The man saw my look of wonder and asked me, “Son, would you like to shoot it?” I imagine he expected me to say no, but I didn't. “Sure,” I said, hardly believing he was serious.
Maybe he was serious and maybe he wasn't, but when I agreed, he showed me how to hold it, pointed up to a clump of mistletoe in the top of a tree and said “Shoot that.” Then he flipped the safety off.
I raised up the shotgun to aim and found my arms were too short to put the butt to my shoulder. So I just tucked the butt under my armpit, sighted and pulled the trigger. “Boom!”
Next thing I know, the shotgun butt is on the ground and I'm holding the barrel in both hands.
My dad's friend gingerly took the still loaded-and-ready-to-fire-again shotgun from my hands and flipped the safety back on. Then everybody had a good laugh, including me. He didn't ask me if I wanted to shoot it again, but I would have. I didn't have enough sense to know that 12 gauge auto was more gun than my little jaybird behind could handle.
No. 1 Lesson Learned With A Gun: Don't shoot more gun than you can handle. (Or as Clint Eastwood said in one of his Dirty Harry movies, “A man's got to know his limitations.”)
No. 2 Lesson Learned With A Gun
Maybe my foolish bravado with a borrowed 12 gauge Browning auto convinced my dad I was finally ready for my first gun. For whatever reason, I started the next hunting season with my very first firearm, a .410 bolt-action, single-shot shotgun.
Whatever happened to that beautiful little gun I haven't a clue. My dad's gone now, and all the firearms he left included an old double-barrel 12 gauge Stevens and a Winchester .22 semi-auto rifle that I've got and a 20 gauge Winchester semi-auto that my older brother has.
But I learned from that .410 that if you aim true and don't shoot too quick, you can hit what you're shooting at. It took a pretty good while, but I finally learned how to hit a rabbit on the run.
It's one of those skills you have to learn by trial and error, mostly error. My dad told me how to do it, but saying it and doing it are two different things. I missed a lot before I finally figured out how to lead a running rabbit, not too little, not too much, but just enough. Easy to say, much harder to do.
I also learned that two .410 shotguns loads will pretty much ruin a rabbit. My younger brother James was born five years after me, but he got his first shotgun, also a .410, a couple of years earlier than I did. (He was always daddy's favorite, the baby of us five kids. Just one of those facts of life you learn to live with in a large family. And as it turned out, James was more like daddy than either my older brother George or me in more ways than one.)
Anyway, on opening day of James' first rabbit season with a gun, we both spotted the same cottontail at the same time.
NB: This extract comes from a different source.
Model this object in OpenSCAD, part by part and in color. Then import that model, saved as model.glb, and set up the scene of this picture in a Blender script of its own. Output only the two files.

“Boom-da-Boom!” He claimed he shot first and I claimed I did. But we both hit that poor rabbit. When we skinned that poor critter, he had so much lead in him that he fell apart. We cleaned him anyway and ate him along with the other rabbits killed that day.
But we had to chew even more gingerly than usual or we'd bite down on one of those several lead shots still hidden in the meat of our double-dead rabbit.
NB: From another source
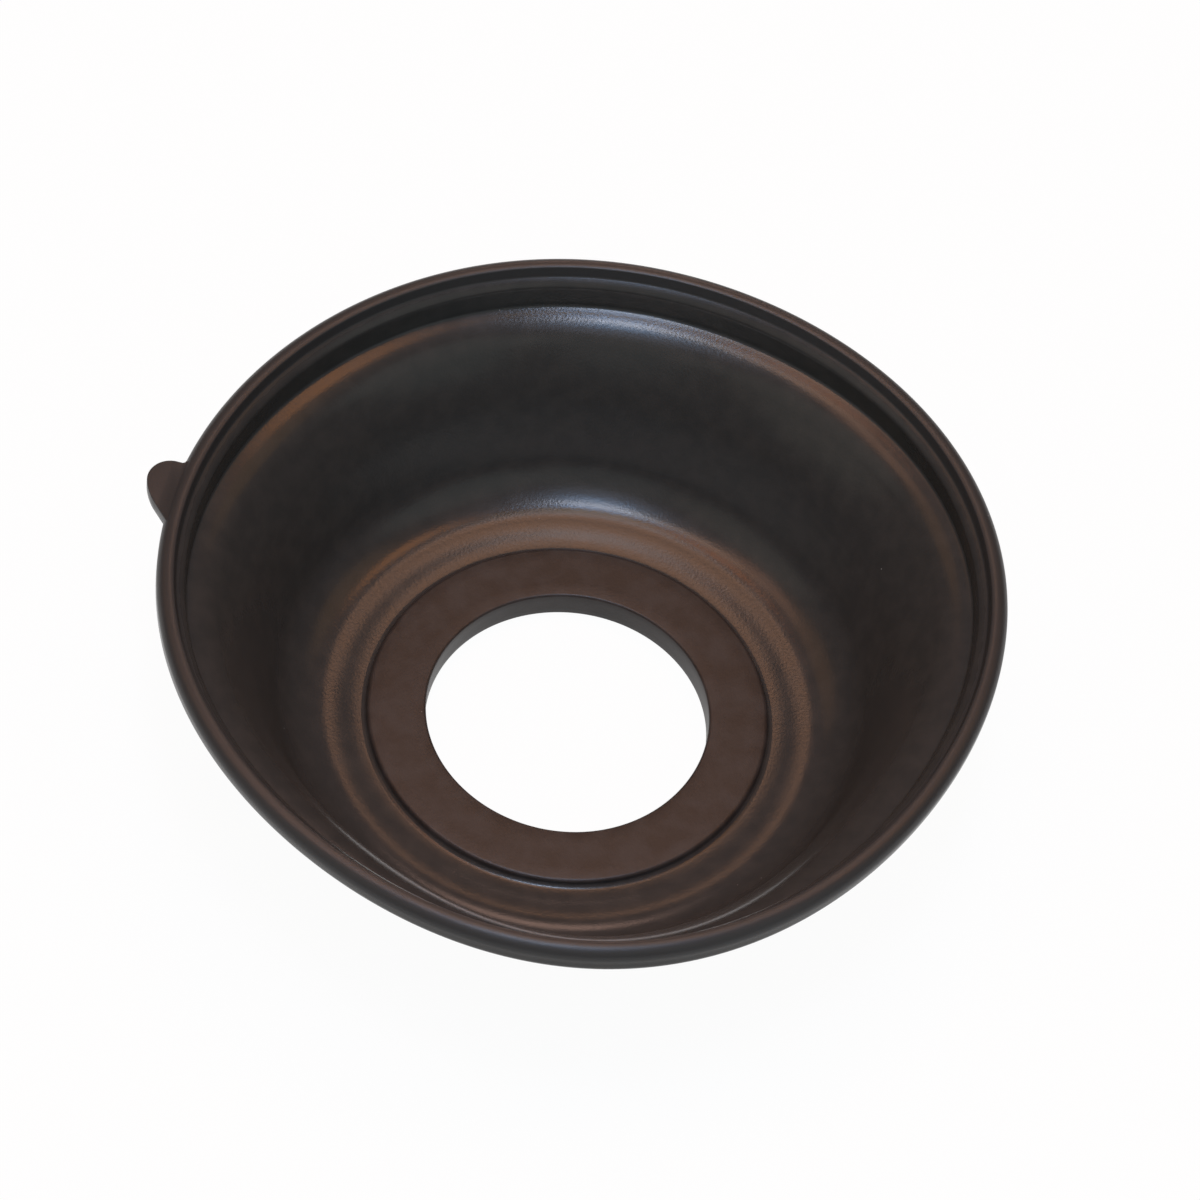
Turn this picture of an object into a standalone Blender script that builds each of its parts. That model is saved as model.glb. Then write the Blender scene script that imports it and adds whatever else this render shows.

But I just couldn't let my little brother beat me to the shot and he felt exactly the same way.
No. 2 Lesson Learned With A Gun: Two loads of .410 shot is one too many for one rabbit. (Or, if you shoot in haste, be prepared to eat the consequences.)
No. 3 Lesson Learned With A Gun
My next gun was a 16 gauge Remington pump. I could never get off but one shot with the .410 when bird hunting and at least for me, one shot at a rising covey of quail always resulted in one miss.
So daddy took pity on his poor-shooting middle son and got me the pump.
I had already learned the hard way that shooting an automatic shotgun from the left side meant getting a face full of burnt and still-burning powder. A pump is the answer for the problem with powder burns for a lefty.
Now if I could only learn how to hit a quail. At least for me, it is much harder than a rabbit on the run. And rabbits don't explode from under your feet with an always surprisingly loud thunderous beating of little wings. No matter how many times I'd heard it, it always scared me half to death.
Even with a bird dog frozen on point and hunters walking slowly abreast in a line to flush the birds, I was never ready and always surprised when the covey burst into the air with that familiar fluttering roar.
Shotgun up to shoulder, flick off safety, pick out one bird and draw a bead, “Boom!” Miss. Jack another shell in the chamber, “Boom!” Another miss. Jack another shell. “Boom!”
First bird I ever hit was the third shot and I never got much better though I hunted for 30 years.
My older brother George was a bit better at hitting quail than me, but not a whole lot. But if Mr. Bob White wanted to die that day, all he had to do was get up in front of my dad or my little brother.
They both shared the same dead-eye-Dick shooting skills with a shotgun and the same deep love of the outdoors. George and I both loved to hunt and fish. But James really lived to hunt and fish, just as my daddy did as long as he was able.
And almost from the beginning of James' bird hunting, he and daddy would almost always get a bird on the first shot and often would bring down a second on the same covey rise. Seldom did either ever fire a third shot, while George and me were emptying our guns with no results most of the time.
No. 3 Lesson Learned With A Gun: Some shooters have got it, some don't. Do what you're good at and don't waste a lot of time worrying about what you can't do. But don't quit trying.
No. 4 Lesson Learned With A Gun
I never did get very good with a shotgun, though I kept trying to hunt with one for 30 years or more. But I took to a rifle better and fairly quickly got to where I figured I could hit anything I could see. At least with a rifle, I could shoot better than my little brother.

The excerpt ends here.